Vaya marrón, amigas. Estoy metida en un jardín, de los infectados por la plaga “ni-ni”. Ni estudia ni trabaja ni tiene oficio ni beneficio. Así es la hija de mi difunto marido que, por el amor y respeto a nuestros años de relación, mantengo tras su muerte.
Mi marido y yo nos conocimos “de vuelta” de la vida. Cada uno tenía su pasado, pero decidimos compartir nuestro presente con grandes ilusiones puestas en el futuro. Un futuro que, por desgracia, se truncó demasiado pronto. Una enfermedad, un maldito cáncer, se lo llevó en cuestión de meses después. Él murió poco antes de cumplir la década a mi lado, dejando huérfana a su hija, una “niña de 30 años”. Su exmujer, madre de la criatura, también había fallecido. Años atrás, cuando la cría era un bebé, ambas sufrieron un accidente de coche que resultó con la fatídica muerte de la mujer. La niña resultó ilesa y, desde entonces, se convirtió en el talón de Aquiles del que años más tarde resultó siendo mi esposo.
Esa niña era todo su mundo. Lógico, lo sé, pero optó por un tipo de crianza que la convirtió en una “buena para nada”. Dependiente, caprichosa, de pataleta en pataleta a pesar de su edad. Vivía con nosotros y nos hacía el día a día imposible. Portazos, protestas. Su cuarto era lo más parecido a una granja, al área de vertidos de estiércol de una granja. La peste a marihuana intoxicaba el ambiente de toda la casa. Eso cuando no lo transformaba en un lupanar donde mantener los encuentros sexuales con sus conquistas de Tinder.
Y sin trabajar ni, en su defecto, estudiar. Pasaban los días, los años, y la muchacha lo único que hacía era gastar y gastar dinero, al ritmo que aumentaba los decibelios de los gritos con los que expresaba sus exigencias.
El ultimátum
Adoraba a mi marido. Sin embargo, en torno a los cinco años de convivencia, le supliqué que tomara cartas en el asunto. Mi criterio era totalmente inválido para ella: “No eres mi madre”, “Eres la puta de mi padre”, y otros comentarios despectivos de la misma índole. Era el padre el que tenía que tomar cartas en el asunto. Y lo hizo. Tardó. Tardó casi dos años, pero consiguió “echarla”. No consiguió convertirla en una adulta funcional, pero al menos la sacó de casa.
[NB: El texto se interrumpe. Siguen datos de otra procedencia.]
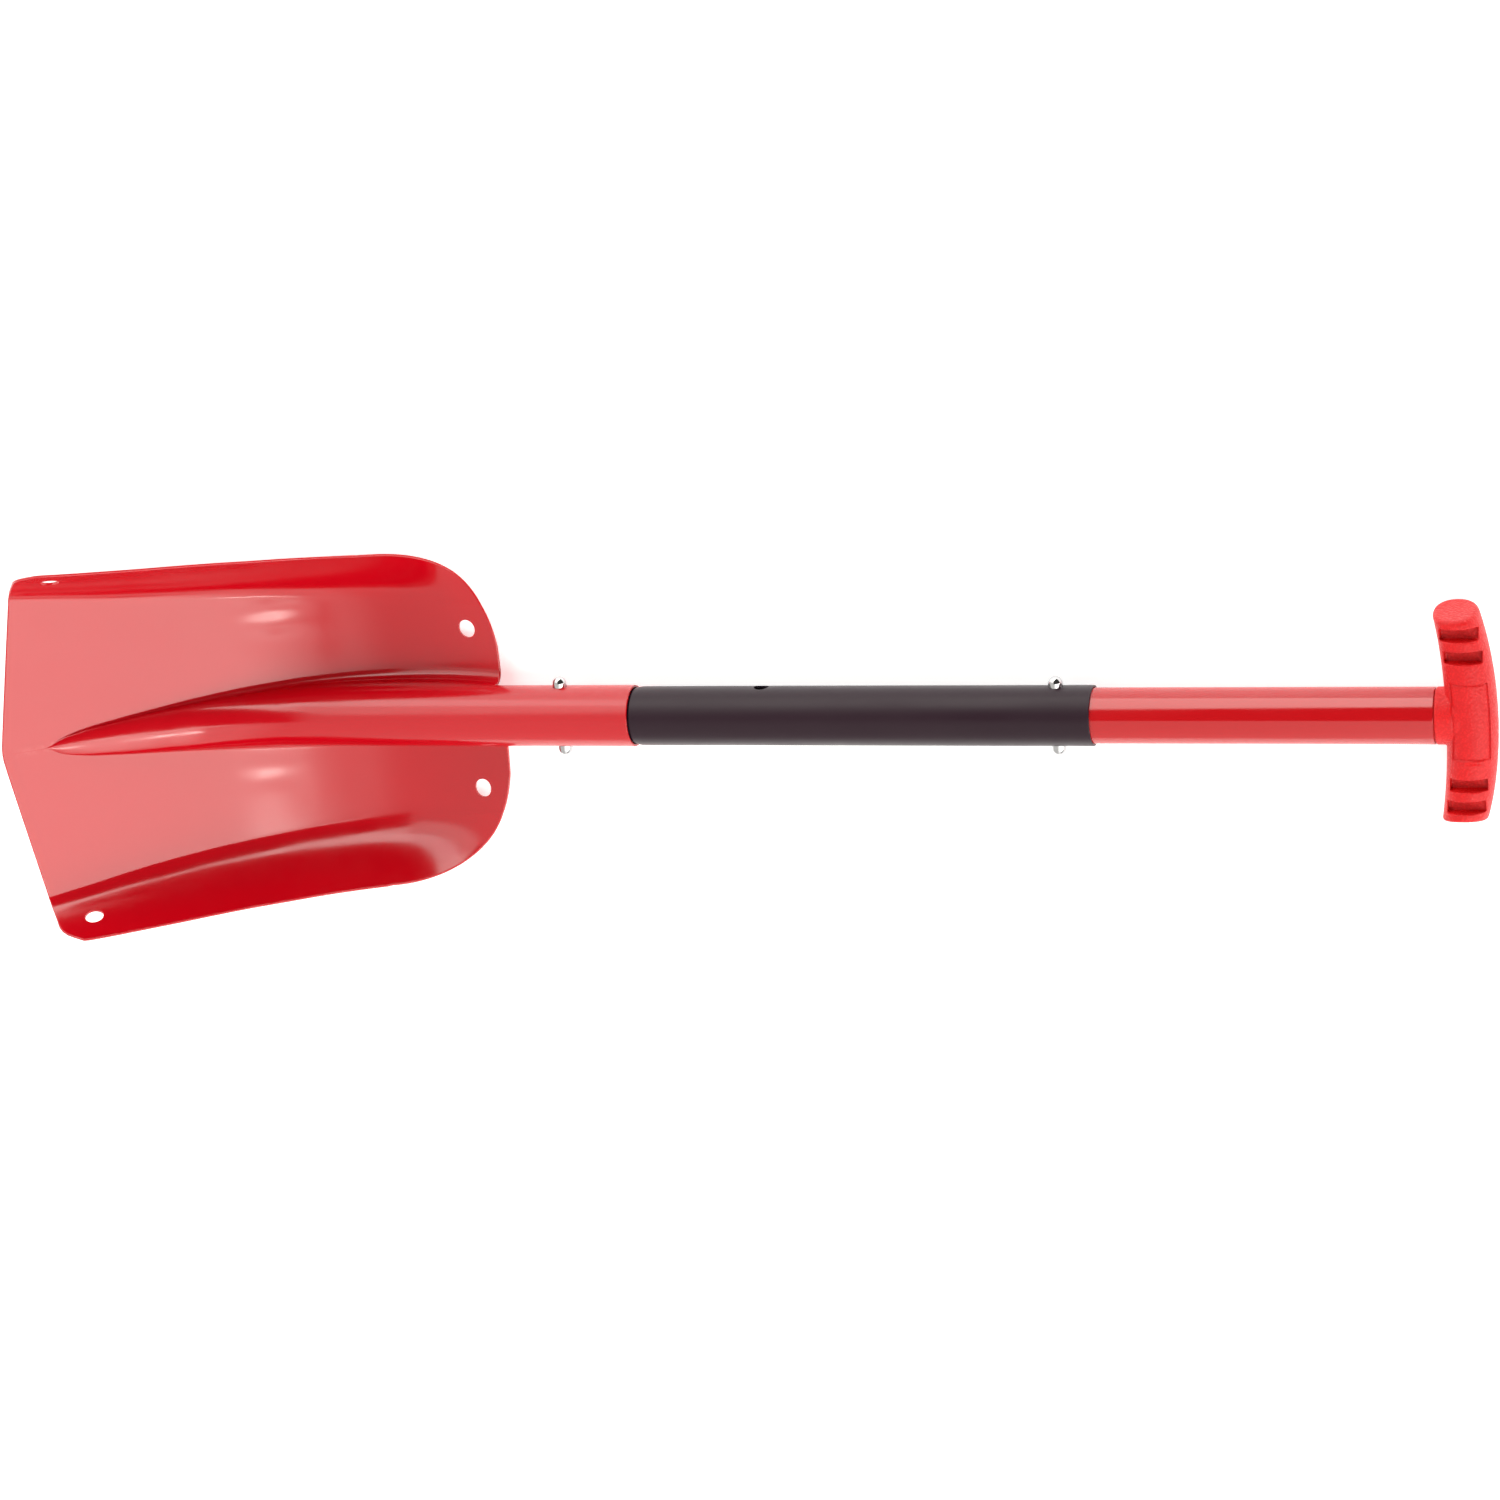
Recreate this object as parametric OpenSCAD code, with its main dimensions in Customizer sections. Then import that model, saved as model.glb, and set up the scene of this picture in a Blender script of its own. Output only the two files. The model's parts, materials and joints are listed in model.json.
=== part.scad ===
// Collapsible avalanche shovel: pressed aluminium blade with a rolled socket,
// a black middle tube, a telescoping handle tube with a moulded T-grip, and
// two spring clips whose snap buttons lock the joints.
// Frame: +X along the shaft towards the grip, +Y across, +Z out of the open
// side of the scoop. Origin on the shaft axis, halfway along the black tube.

/* [Blade] */
// Sheet thickness of the pressed blade
sheet_t = 1.5; // [1.2:0.1:2]
// Height of the blade's tip above the shaft axis
tip_z = 82.4; // [70:0.2:90]
// Half width of the scoop at the mouth, between the tops of its side walls
mouth_half = 104.8; // [102:0.2:107]
// Radius of the holes in the blade's corners
corner_hole_r = 5.1; // [4:0.1:6]

/* [Shaft] */
// Outer radius of the rolled socket
socket_r = 17; // [16.9:0.1:17.2]
// Outer radius of the middle tube
middle_r = 16.25; // [16.2:0.05:16.5]
// Outer radius of the handle tube
handle_r = 15; // [14.8:0.05:15.0]
// Wall of the handle tube
tube_wall = 1.2; // [1:0.1:1.4]
// Distance between the two lock positions of the handle tube
travel = 163; // [150:1:170]

/* [Snap buttons] */
// Radius of a snap button
button_r = 4; // [3.4:0.1:4.2]
// How far a snap button stands out of its tube
button_out = 5.6; // [4:0.1:5.8]
// Thickness of the spring clips' leaf
leaf_t = 0.8; // [0.6:0.1:1]
// Width of the spring clips' leaf
leaf_w = 9; // [7:0.5:9]

/* [Grip] */
// Half length of the T-grip, across the shaft
grip_half = 59.2; // [52:0.2:60]
// Depth of the four pockets in the grip
pocket_depth = 9; // [4:0.5:11]

/* [Hidden] */

// stations along the shaft
tip_x = -474.4;          // blade tip
rear_x = -210;           // rear edge of the blade
socket_x = -128.3;       // socket rim
neck_x = -196;           // lower end of the middle tube, inside the socket
middle_x = 128.3;        // upper end of the middle tube
handle_x0 = 84;          // lower end of the handle tube
handle_x1 = 307;         // upper end of the handle tube, at the grip's neck
low_btn_x = -171.2;      // lower snap buttons
up_btn_x = 108;          // upper snap buttons
socket_in = socket_r - sheet_t;
neck_r = socket_in - 0.06;
neck_in = neck_r - tube_wall;
middle_in = handle_r + 0.05;
handle_in = handle_r - tube_wall;
hole_r = button_r + 0.08;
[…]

La pagó una habitación en un piso compartido, con los gastos incluidos en la mensualidad, y cada mes le ingresaba un dinero en su cuenta para que pudiese hacer frente a su falsa independencia. A veces, incluso, hasta le hacía él la compra y se la guardaba en la nevera o le traía la comida preparada en tuppers desde nuestra casa. No me pareció una gran solución; no obstante, era una solución. Sea como sea, me había librado de compartir techo con ella.
Cuando su padre enfermó, noté un cambio en su actitud. No supe si motivada por el miedo a perder su única fuente de ingresos o porque de verdad sufría por amor filial. Parecía más centrada, menos juerguista. Si bien no logramos que se sumergiera en la vida laboral, estaba pendiente de su padre y presente cuando se la necesitaba. Además, su relación conmigo empezó a fluir y llegué a considerarla como una amiga.
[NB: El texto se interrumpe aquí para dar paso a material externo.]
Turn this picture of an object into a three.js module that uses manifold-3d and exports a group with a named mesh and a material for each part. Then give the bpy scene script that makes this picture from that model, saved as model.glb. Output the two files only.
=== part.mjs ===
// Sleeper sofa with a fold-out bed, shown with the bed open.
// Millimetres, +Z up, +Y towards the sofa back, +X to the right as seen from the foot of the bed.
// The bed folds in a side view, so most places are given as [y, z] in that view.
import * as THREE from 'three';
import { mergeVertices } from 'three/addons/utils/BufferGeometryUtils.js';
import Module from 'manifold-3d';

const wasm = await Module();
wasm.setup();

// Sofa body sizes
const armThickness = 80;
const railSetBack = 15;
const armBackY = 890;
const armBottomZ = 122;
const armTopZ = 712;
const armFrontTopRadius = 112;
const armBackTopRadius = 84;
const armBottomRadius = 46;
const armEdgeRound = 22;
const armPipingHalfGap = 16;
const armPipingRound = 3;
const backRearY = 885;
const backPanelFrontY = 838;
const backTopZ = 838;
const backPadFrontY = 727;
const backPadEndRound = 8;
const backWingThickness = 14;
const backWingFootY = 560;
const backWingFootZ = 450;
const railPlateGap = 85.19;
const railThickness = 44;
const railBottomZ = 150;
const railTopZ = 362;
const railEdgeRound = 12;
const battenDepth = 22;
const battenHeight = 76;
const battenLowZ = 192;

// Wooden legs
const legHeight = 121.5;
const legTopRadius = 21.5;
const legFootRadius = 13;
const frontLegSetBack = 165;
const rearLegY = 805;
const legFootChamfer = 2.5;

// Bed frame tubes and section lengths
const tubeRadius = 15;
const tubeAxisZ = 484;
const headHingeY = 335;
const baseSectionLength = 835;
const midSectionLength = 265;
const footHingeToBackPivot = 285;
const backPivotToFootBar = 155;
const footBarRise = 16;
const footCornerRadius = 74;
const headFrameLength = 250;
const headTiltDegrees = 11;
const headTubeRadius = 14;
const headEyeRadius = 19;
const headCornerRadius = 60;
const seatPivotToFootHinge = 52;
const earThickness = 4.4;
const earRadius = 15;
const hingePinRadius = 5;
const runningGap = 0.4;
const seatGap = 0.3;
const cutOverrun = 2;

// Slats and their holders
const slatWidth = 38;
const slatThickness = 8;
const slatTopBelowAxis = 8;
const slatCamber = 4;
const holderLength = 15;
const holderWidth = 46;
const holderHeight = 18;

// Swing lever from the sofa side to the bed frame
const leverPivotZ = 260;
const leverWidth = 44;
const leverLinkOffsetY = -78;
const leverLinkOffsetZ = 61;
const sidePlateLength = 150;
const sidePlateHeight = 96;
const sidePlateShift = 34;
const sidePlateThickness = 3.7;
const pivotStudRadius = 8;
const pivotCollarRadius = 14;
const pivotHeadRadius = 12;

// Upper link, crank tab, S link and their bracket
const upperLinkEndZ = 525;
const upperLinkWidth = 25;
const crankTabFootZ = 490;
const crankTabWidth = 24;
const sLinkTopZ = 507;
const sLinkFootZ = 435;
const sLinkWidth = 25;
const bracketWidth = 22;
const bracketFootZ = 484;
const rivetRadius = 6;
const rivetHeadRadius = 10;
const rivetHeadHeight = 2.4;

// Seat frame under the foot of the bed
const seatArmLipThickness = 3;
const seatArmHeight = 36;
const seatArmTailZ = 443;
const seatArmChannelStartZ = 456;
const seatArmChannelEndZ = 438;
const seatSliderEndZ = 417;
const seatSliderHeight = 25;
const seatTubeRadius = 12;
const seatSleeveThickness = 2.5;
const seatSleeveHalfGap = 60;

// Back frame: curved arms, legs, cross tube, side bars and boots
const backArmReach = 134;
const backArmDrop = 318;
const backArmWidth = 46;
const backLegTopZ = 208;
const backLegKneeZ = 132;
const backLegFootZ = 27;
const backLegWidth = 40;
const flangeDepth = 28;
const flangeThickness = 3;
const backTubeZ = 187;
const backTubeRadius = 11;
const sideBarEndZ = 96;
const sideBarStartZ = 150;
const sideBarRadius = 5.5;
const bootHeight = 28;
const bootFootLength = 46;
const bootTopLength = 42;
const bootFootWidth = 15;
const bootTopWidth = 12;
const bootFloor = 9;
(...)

Él murió y ella se hundió. Me sentí fatal. Era una “niña de 30 años” que no había conocido a su madre y que había perdido a la única persona que parecía preocuparse por ella. Me invadió la responsabilidad y decidí afrontar los gastos de la chica, confiando en que espabilaría en algún momento. No ha sido así. Ha vuelto al pasado.
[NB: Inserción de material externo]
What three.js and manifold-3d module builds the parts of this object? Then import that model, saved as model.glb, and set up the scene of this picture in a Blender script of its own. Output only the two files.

Vuelve a ser la contestona y malcriada niñata que solo se comunica con insultos. Aunque mi marido me dejó el usufructo de su vivienda, yo se la cedí de buena gana a ella, recuperando una de mis propiedades en alquiler para disposición personal. Ella se mudó a la casa familiar y pronto hará dos años que la mantengo pasándole dinero cada mes. No tenemos trato. No quiere tenerlo. Le ingreso el dinero religiosamente y rezo, cada día de mi vida, porque encuentre el camino y no aparezca como titular en las noticias.
Relato escrito por una colaboradora basado en la historia real.